Вооруженная сила и поддержка масс были на стороне советов, а власть оказалась в руках Временного правительства. Создалось редкое в истории двоевластие. Ленин по этому поводу писал:
«В высшей степени замечательное своеобразие нашей революции состоит в том, что она создала двоевластие... В чем [128] состоит двоевластие? В том, что рядом с Временным правительством, правительством буржуазии, сложилось еще слабое, зачаточное, но все-таки несомненно существующее на деле и растущее другое правительство: советы рабочих и солдатских депутатов»{164}.
Мало того, советы, выдвинутые победившими рабочими и солдатами, но возглавляемые меньшевиками, сами добровольно признали над собой власть Временного правительства — добровольно отдали завоеванную солдатами и рабочими власть в руки буржуазии. Почему?
Буржуазия как класс была несравненно организованней, чем пролетариат и крестьянство. Особенно усилила эту организованность война. В конфликтах с самодержавием из-за войны и грядущей революции буржуазия фактически подготовила себе будущий аппарат власти. [129]
«Власть, — писал Ленин, — досталась в руки этой партии (капиталистам. - Ред.) не случайно, хотя боролись с царскими войсками, проливали кровь за свободу не капиталисты, конечно, а рабочие и крестьяне, матросы и солдаты.
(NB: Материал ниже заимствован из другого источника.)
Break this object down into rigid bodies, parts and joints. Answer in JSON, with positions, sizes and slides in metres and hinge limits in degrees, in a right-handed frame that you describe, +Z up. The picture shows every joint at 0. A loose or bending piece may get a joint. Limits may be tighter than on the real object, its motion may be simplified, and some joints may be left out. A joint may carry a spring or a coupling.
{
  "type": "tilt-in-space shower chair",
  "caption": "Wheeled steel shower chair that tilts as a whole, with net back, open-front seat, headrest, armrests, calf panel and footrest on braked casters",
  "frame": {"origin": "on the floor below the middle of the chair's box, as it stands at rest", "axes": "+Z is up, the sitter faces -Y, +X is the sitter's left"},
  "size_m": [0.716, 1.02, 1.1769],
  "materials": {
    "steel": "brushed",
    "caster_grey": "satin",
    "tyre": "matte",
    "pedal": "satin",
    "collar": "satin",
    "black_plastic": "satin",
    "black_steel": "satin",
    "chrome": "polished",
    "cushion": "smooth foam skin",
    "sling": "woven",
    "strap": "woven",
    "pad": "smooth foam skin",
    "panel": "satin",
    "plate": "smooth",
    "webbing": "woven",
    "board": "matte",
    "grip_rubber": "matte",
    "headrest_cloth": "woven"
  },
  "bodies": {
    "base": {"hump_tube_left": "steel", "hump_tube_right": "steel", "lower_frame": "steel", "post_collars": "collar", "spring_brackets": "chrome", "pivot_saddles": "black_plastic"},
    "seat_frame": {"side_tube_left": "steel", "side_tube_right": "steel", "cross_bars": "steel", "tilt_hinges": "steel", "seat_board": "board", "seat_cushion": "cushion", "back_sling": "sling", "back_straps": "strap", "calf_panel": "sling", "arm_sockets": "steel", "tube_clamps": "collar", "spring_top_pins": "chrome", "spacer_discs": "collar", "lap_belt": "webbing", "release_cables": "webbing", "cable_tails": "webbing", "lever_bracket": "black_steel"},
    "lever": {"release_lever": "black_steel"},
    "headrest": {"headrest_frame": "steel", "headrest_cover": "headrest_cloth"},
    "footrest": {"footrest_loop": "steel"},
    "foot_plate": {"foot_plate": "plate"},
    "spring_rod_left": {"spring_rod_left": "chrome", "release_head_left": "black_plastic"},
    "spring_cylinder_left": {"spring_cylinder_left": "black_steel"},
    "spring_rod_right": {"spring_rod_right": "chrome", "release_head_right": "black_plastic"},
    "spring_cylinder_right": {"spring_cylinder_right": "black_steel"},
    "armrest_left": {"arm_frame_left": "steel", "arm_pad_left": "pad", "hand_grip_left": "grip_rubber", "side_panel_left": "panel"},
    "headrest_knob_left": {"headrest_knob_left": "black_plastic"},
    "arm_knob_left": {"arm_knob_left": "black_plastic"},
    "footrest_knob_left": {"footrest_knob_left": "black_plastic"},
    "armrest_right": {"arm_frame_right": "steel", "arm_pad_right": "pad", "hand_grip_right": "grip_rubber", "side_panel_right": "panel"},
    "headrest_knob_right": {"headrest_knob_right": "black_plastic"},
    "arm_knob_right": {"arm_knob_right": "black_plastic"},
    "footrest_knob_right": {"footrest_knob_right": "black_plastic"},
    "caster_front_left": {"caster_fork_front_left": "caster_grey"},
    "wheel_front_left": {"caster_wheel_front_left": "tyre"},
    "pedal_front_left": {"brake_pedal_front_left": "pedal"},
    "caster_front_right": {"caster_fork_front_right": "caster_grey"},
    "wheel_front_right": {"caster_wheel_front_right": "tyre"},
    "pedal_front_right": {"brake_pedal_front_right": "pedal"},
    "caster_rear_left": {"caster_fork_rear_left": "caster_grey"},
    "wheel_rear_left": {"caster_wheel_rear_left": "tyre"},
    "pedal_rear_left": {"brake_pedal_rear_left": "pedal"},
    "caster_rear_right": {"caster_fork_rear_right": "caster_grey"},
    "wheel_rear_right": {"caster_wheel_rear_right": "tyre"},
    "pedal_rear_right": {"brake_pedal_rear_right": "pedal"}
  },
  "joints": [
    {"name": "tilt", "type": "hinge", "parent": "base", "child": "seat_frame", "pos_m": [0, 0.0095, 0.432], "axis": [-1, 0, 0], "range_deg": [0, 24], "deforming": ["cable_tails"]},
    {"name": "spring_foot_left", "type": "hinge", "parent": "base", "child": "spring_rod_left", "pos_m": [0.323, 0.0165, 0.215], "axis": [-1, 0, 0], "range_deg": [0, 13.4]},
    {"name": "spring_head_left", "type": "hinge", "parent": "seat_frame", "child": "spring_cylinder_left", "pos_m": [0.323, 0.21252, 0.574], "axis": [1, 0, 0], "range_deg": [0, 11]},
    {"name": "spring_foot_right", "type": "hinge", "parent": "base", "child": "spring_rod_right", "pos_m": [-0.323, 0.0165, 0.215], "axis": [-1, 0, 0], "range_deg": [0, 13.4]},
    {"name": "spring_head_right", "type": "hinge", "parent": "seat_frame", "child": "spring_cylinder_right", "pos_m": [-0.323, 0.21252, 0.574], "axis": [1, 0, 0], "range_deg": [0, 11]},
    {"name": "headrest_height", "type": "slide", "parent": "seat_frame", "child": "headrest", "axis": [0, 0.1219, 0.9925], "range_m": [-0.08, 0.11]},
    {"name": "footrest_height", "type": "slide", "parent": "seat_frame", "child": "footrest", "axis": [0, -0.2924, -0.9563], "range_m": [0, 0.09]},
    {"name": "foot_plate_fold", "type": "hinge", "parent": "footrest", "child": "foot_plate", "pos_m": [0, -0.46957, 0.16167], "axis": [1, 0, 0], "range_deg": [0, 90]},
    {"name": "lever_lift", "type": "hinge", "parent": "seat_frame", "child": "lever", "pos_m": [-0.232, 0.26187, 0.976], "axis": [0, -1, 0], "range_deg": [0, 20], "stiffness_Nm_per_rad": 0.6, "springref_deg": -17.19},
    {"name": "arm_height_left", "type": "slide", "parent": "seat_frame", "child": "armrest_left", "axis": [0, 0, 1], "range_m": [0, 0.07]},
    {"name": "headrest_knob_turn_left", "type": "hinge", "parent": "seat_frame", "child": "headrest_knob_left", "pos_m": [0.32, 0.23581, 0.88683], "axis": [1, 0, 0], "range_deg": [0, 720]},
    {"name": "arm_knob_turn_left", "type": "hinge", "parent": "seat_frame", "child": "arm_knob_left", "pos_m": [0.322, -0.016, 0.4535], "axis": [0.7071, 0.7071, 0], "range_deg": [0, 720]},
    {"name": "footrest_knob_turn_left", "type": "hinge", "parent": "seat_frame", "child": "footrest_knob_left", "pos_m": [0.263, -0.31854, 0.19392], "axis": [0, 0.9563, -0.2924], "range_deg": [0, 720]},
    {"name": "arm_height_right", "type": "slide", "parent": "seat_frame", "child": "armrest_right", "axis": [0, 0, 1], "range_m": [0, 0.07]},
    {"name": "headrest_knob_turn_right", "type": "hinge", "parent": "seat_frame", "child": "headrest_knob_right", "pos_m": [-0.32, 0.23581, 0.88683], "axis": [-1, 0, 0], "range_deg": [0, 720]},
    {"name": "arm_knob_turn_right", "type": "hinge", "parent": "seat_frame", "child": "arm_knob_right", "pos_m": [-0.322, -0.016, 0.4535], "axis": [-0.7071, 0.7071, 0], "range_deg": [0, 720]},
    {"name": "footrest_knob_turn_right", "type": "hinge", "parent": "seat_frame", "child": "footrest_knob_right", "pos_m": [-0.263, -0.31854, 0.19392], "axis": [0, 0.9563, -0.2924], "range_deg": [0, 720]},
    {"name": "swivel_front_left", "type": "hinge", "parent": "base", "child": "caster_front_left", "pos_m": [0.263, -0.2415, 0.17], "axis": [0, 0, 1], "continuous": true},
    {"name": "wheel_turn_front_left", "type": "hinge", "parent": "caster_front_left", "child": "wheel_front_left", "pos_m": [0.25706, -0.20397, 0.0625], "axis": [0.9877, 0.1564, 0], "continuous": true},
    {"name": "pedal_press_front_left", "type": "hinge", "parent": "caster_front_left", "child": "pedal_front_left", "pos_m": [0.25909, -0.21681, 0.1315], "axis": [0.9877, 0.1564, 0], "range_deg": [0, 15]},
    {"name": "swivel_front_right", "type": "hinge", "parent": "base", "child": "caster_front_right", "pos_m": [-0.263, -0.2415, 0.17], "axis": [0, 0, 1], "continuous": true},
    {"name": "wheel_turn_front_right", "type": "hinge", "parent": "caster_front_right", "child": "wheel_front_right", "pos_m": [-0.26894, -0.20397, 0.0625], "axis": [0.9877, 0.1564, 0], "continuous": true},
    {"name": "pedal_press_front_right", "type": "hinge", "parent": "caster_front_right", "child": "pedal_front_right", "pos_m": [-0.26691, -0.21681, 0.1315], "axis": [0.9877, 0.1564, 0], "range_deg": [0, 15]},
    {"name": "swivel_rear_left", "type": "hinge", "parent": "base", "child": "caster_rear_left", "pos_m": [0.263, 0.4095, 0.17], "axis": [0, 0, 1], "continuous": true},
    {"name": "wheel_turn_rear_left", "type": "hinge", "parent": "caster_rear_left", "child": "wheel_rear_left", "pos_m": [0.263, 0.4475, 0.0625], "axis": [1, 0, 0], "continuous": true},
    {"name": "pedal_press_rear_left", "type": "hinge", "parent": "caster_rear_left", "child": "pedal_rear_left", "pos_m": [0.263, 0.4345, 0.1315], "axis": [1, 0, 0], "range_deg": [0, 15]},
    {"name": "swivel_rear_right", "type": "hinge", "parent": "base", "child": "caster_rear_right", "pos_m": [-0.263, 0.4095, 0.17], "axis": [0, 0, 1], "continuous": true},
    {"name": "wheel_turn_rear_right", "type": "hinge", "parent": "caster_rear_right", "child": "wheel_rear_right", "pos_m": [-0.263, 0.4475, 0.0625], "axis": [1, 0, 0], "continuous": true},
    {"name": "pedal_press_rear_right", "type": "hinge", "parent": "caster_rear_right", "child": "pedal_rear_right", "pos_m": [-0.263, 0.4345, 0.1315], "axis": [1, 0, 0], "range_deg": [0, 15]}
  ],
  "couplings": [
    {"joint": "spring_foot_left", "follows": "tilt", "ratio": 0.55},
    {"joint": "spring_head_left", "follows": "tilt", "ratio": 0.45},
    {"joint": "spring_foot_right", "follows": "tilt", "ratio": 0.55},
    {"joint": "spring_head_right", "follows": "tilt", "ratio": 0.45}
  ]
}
Власть досталась в руки партии капиталистов потому, что этот класс имел в руках силу богатства, организации и знания. За время после 1905 года и особенно в течение войны класс капиталистов и примыкающих к ним помещиков в России сделал больше всего успехов в деле своей организации»{165}.
Пролетариат оказался менее подготовленным к захвату власти, чем буржуазия. Политически наиболее зрелая часть партии большевиков и пролетариата либо погибла на войне, либо находилась в эмиграции или в далекой сибирской ссылке, либо была рассеяна по всем военным фронтам. Взамен ее пришли новые массы из деревни и менее опытные члены партии. Правда, в большинстве новички-рабочие вышли из бедняцких низов крестьянства и только часть — из кулачества и городской мелкой, буржуазии. Последние спасались от мобилизации, работая в оборонной промышленности. Но и те и другие принесли с собой в пролетарскую среду мелкобуржуазные предрассудки и политическую слепоту. Это обстоятельство временно ослабляло пролетариат.
Наконец огромное значение имело и то обстоятельство, что десятки миллионов людей, политически спавших в «тюрьме народов», как называли царскую Россию, сразу приобщались к политической жизни. Миллионная масса обывателей, мелких буржуа, забитых раньше страшным гнетом, царизма, подавила пролетариат своей численностью. Гигантская мелкобуржуазная волна захлестнула сознательный пролетариат и отчасти даже заразила его идейно. Значительные круги рабочих были захвачены мелкобуржуазными соглашательскими иллюзиями.
Вот почему плоды февральской победы революционных рабочих и крестьян попали в руки буржуазии.
По той же причине в авангарде баррикадных бойцов шли большевики, а в советах очутились в подавляющем большинстве меньшевики и эсеры. Мелкобуржуазная волна на первых порах определила и состав совета, дав перевес мелкобуржуазным лидерам. Пока большевики были заняты борьбой на улицах, эсеро-меньшевики закреплялись в совете. По постановлению Временного исполнительного комитета, избранного Петроградским советом, крупные заводы посылали в совет представителей по одному на тысячу, а предприятия с количеством рабочих меньше тысячи выбирали тоже по одному депутату. При таком представительстве ведущие заводы, на которых было 87 процентов петроградского [130] пролетариата, получили 124 места в совете — лишь на два больше, чем мелкие предприятия, имевшие всего 13 процентов рабочих.
Таким образом, индустриальные гиганты, заводы- «большевики», руководители движения тонули в мелких, ремесленного типа предприятиях.
Кроме того в совет избирались представители всяких военных управлений, воинских служб, магазинов, сотни крестьян — солдат от гарнизона, где преобладали политически незрелые элементы.
Все это, вместе взятое, определило физиономию руководства Петроградского совета.